Já
falámos da importância dos estratos linguísticos na formação desta nova língua
literária, o portuguêsde Moçambique, que parte da oralidade, como todas as línguas no seu nascimento.
A
reflexão será agora sobre o registo escrito dessa língua oral na obra referida.
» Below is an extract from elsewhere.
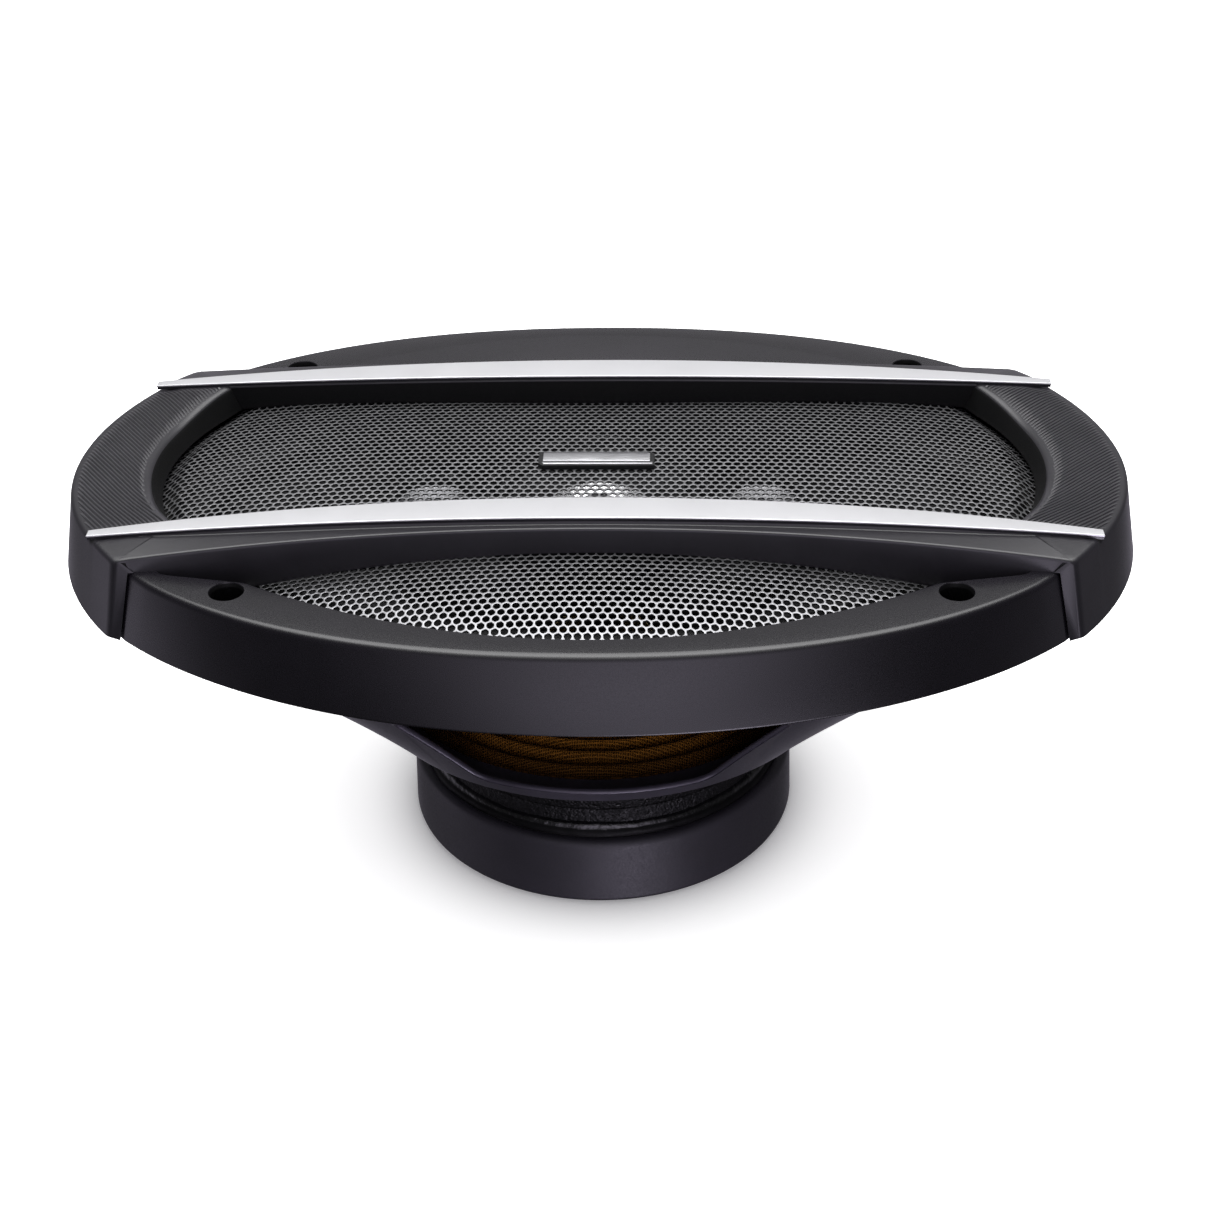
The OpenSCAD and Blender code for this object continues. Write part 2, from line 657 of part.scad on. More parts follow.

O trabalho vocabular reveste-se da maior importância, pois é revelador da
riqueza da oralidade resultante da convivência linguística.
Fazendo
o registo do vocabulário novo presente no primeiro capítulo, sobressaem os
verbos de tema em a, criados por sufixação a partir de:
· adjetivos: suficiento
( v. suficientar - suficiente+ar), simetricarmos (v. simétrico+ar);
· advérbio: antigmentara
(v. antigamentar - antigamente+ar);
· nome: abutreavam
(v. abutrear – abutre+ar);
· estrangeirismo: icebergam
(v. icebergar – iceberg+ar).
Acontece
também em verbos a corruptela transformadora da palavra e de seu sentido, por
exemplo:
·
subterfugir -
construção por corruptela oral de subterfúgio para subterfujo, chegando por
essa via ao verbo subterfugir;
·
rameramejar –
ramerrame+ejar, sendo que ramerrame significa rotina e ruído sucessivo e
monótono, segundo Houaiss, sentidos muito bem aplicados ao cantochão de Luarmina
através do verbo, que deveria escrever-se ramerramejar; todavia rameramejar
é mais suave e subtil, acrescentando à ideia de rotina ainda o valor onomatopaico
do leve ruído e movimento do desfolhar das pétalas caindo ao chão, valorizando poeticamente
o vocábulo cantochão – o canto repetido que vai simultaneamente cobrindo
o chão de pétalas e de cor.
A
formação de neologismos nominais assume valores estilísticos especiais, por
exemplo:
·
Rondopio, parecendo corruptela
de rodopio, constrói-se pelo processo não clássico da amálgama, acrescentando significado de amplificação na frase «Já faz anos que
rondopio à volta dela». Ele ronda e ele pia como ave em enamoramento, mas não
rodopia, uma vez que se define como preguiçoso e rodopiar (girar como um pião) requer esforço.
·
Outro neologismo curioso é ajunta-brasas,
por oposição a espalha-brasas, na história de Bailarinha, a bailadeira que arde
a bailar.
·
Cabisburro é o
adjetivo depreciativo aplicado por avô Celestiano a seu filho Agualberto. Logo
se entende que teria sido uma palavra nova com base em cabisbaixo, sendo
que o elemento ‘cabis’ foi tomado e bem (ver Houaiss) por ‘cabeça’ e teremos o
significado de ‘cabeça de burro’ para aquele filho que abandonara os
antepassados.
Na
frase de Luarmina «Uma vez um homem me chamou de dólingui», o «estrangeirismo de
fora» (pp.13-14) resulta certamente do cruzamento de darling com
dolly. É nessa parte da narrativa que ficamos a saber da «espantável
beleza» de Luarmina quando moça, pelos olhos de Zeca Perpétuo ao observar uma
fotografia dela. A expressão pleonástica «estrangeirismo de fora» é muito curiosa, pois
revela que existe a noção de «estrangeirismo de dentro» por parte das
personagens em diálogo, ou apenas de Luarmina, filha de pai grego e mãe
africana. Os estrangeirismos de dentro talvez sejam os neologismos criados na
oralidade, à semelhança dos acima referidos.
Salienta-se
ainda o trabalho vocabular na construção antroponímica. Destaco o nome da
personagem Luarmina, que sugere uma mina de luar, bem distante do seu nome
oficial, Albertina da Conceição Melistopoulos. Destaco também o de Agualberto
Salvo-Erro, sendo que o primeiro nome une Água a Alberto cruzado com aberto, muito de acordo com a
sua vida de homem do mar onde perdera a sua amada e onde mergulhara de
olhos abertos durante um dia para a encontrar, ficando com olhos «de tubarão».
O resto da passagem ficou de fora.